* Begin Data in this exercise *

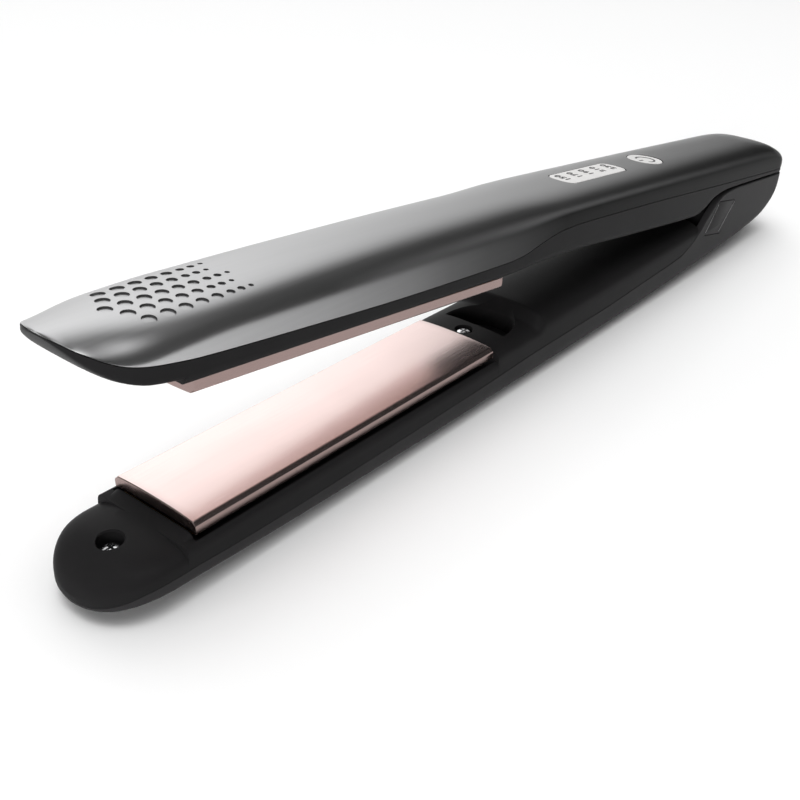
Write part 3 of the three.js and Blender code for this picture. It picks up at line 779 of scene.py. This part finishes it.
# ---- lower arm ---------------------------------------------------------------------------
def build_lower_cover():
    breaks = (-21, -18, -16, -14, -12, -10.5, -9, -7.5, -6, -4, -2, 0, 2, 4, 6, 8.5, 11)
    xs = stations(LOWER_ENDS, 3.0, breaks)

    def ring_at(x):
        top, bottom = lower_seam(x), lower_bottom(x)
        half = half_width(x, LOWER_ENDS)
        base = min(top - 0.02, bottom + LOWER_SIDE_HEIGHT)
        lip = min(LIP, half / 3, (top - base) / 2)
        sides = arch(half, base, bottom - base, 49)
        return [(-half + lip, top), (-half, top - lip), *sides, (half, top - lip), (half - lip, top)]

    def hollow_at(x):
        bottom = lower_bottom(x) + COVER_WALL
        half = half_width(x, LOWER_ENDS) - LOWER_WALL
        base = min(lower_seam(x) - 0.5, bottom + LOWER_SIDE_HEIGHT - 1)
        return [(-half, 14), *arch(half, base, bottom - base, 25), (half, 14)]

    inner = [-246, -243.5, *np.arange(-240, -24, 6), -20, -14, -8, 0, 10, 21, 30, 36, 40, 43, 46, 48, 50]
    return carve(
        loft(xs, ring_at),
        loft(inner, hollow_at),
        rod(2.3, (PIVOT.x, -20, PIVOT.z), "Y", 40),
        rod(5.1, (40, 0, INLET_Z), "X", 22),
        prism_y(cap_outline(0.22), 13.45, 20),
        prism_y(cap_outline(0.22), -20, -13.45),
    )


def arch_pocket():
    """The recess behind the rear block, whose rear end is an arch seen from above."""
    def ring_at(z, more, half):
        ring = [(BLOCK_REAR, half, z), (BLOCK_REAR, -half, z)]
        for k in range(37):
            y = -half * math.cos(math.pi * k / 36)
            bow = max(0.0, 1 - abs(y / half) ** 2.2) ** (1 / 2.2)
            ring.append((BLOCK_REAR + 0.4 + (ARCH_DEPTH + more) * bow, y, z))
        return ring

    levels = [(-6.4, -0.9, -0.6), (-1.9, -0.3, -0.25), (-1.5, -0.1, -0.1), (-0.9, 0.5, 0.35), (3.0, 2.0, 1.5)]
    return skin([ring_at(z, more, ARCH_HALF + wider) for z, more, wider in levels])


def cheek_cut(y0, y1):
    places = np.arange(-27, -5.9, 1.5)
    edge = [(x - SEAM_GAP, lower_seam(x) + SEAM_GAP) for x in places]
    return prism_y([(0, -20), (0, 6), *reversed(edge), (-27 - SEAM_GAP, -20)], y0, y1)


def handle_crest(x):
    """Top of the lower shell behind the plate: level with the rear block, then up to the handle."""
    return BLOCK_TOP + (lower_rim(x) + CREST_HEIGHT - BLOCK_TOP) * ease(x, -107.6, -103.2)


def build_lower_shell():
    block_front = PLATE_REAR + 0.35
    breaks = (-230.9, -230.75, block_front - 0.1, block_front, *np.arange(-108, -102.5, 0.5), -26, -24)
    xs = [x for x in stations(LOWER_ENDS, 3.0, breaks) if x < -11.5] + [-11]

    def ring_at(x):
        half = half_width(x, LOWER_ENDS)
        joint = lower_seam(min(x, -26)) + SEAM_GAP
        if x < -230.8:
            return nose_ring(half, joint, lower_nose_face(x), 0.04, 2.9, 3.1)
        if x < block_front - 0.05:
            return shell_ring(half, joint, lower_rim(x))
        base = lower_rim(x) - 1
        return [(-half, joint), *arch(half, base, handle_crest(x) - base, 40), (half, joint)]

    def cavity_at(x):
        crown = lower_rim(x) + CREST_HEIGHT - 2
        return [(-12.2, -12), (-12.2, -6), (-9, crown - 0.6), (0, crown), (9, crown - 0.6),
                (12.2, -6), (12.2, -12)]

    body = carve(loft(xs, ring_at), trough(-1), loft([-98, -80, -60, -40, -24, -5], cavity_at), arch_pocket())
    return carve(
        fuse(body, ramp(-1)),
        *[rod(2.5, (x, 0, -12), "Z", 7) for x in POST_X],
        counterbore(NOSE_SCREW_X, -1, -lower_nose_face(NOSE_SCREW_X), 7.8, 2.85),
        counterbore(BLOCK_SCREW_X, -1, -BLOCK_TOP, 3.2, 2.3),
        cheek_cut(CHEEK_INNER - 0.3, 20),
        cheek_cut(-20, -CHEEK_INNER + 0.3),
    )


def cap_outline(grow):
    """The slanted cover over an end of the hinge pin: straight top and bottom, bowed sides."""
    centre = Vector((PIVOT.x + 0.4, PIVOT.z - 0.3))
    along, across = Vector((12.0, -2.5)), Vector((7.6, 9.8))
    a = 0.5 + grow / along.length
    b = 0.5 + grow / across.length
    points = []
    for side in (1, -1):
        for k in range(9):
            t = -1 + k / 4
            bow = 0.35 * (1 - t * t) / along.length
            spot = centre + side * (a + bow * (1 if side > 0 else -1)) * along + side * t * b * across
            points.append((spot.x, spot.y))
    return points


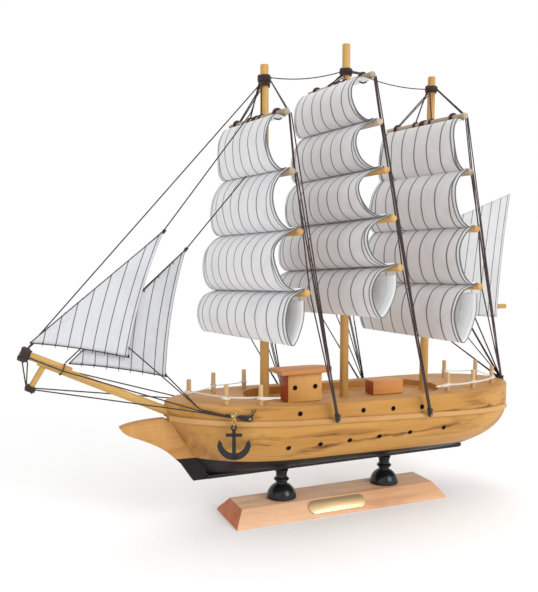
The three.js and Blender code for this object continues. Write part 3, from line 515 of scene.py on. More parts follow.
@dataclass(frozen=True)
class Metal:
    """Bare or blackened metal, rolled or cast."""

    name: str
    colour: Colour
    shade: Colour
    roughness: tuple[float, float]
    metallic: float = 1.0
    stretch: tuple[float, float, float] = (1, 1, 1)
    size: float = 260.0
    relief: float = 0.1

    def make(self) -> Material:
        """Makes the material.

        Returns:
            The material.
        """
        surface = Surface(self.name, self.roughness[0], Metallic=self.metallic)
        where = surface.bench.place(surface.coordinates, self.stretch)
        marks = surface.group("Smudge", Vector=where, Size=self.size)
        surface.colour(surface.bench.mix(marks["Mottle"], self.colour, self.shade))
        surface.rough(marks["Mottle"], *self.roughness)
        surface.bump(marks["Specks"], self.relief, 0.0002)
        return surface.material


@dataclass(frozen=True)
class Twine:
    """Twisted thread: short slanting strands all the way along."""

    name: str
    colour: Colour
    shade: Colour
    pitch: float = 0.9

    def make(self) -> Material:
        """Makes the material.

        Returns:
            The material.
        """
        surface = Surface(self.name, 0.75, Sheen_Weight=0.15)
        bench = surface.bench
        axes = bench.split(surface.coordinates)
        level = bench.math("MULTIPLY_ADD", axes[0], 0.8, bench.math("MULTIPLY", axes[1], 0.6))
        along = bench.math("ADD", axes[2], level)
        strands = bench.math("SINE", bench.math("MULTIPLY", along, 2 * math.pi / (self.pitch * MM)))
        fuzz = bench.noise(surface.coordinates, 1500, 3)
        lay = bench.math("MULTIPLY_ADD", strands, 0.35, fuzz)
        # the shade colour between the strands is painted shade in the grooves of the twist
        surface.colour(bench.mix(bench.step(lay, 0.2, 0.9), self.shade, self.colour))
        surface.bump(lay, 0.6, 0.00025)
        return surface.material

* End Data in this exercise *

• Instructions for the task: Extract the lines above, from the first one through the one containing "return [(-half, 14), *arch(half, base, bottom", and return only those, unchanged.

• Exercise solution:
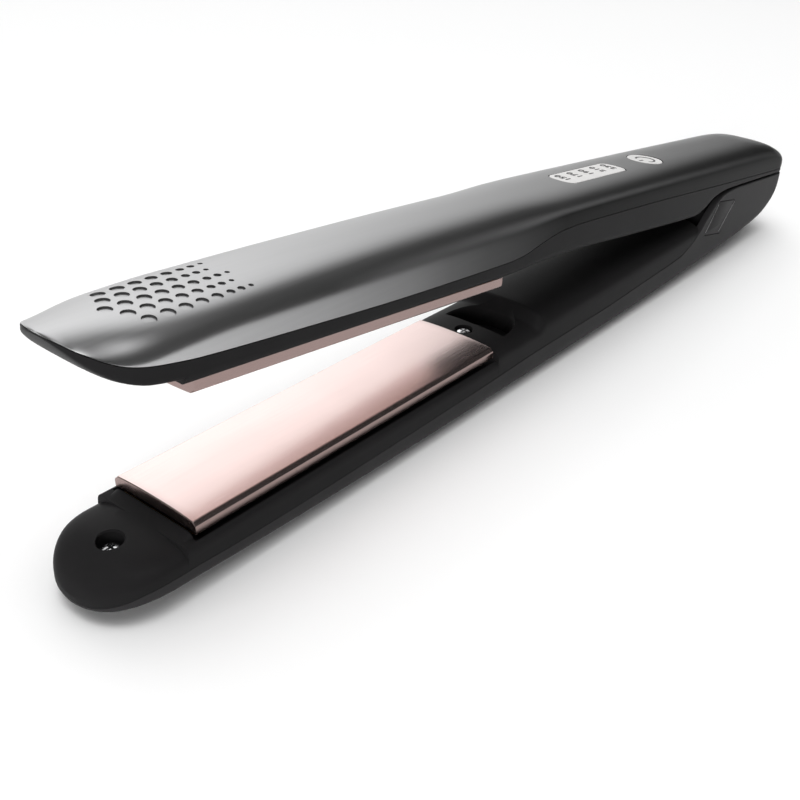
Write part 3 of the three.js and Blender code for this picture. It picks up at line 779 of scene.py. This part finishes it.
# ---- lower arm ---------------------------------------------------------------------------
def build_lower_cover():
    breaks = (-21, -18, -16, -14, -12, -10.5, -9, -7.5, -6, -4, -2, 0, 2, 4, 6, 8.5, 11)
    xs = stations(LOWER_ENDS, 3.0, breaks)

    def ring_at(x):
        top, bottom = lower_seam(x), lower_bottom(x)
        half = half_width(x, LOWER_ENDS)
        base = min(top - 0.02, bottom + LOWER_SIDE_HEIGHT)
        lip = min(LIP, half / 3, (top - base) / 2)
        sides = arch(half, base, bottom - base, 49)
        return [(-half + lip, top), (-half, top - lip), *sides, (half, top - lip), (half - lip, top)]

    def hollow_at(x):
        bottom = lower_bottom(x) + COVER_WALL
        half = half_width(x, LOWER_ENDS) - LOWER_WALL
        base = min(lower_seam(x) - 0.5, bottom + LOWER_SIDE_HEIGHT - 1)
        return [(-half, 14), *arch(half, base, bottom - base, 25), (half, 14)]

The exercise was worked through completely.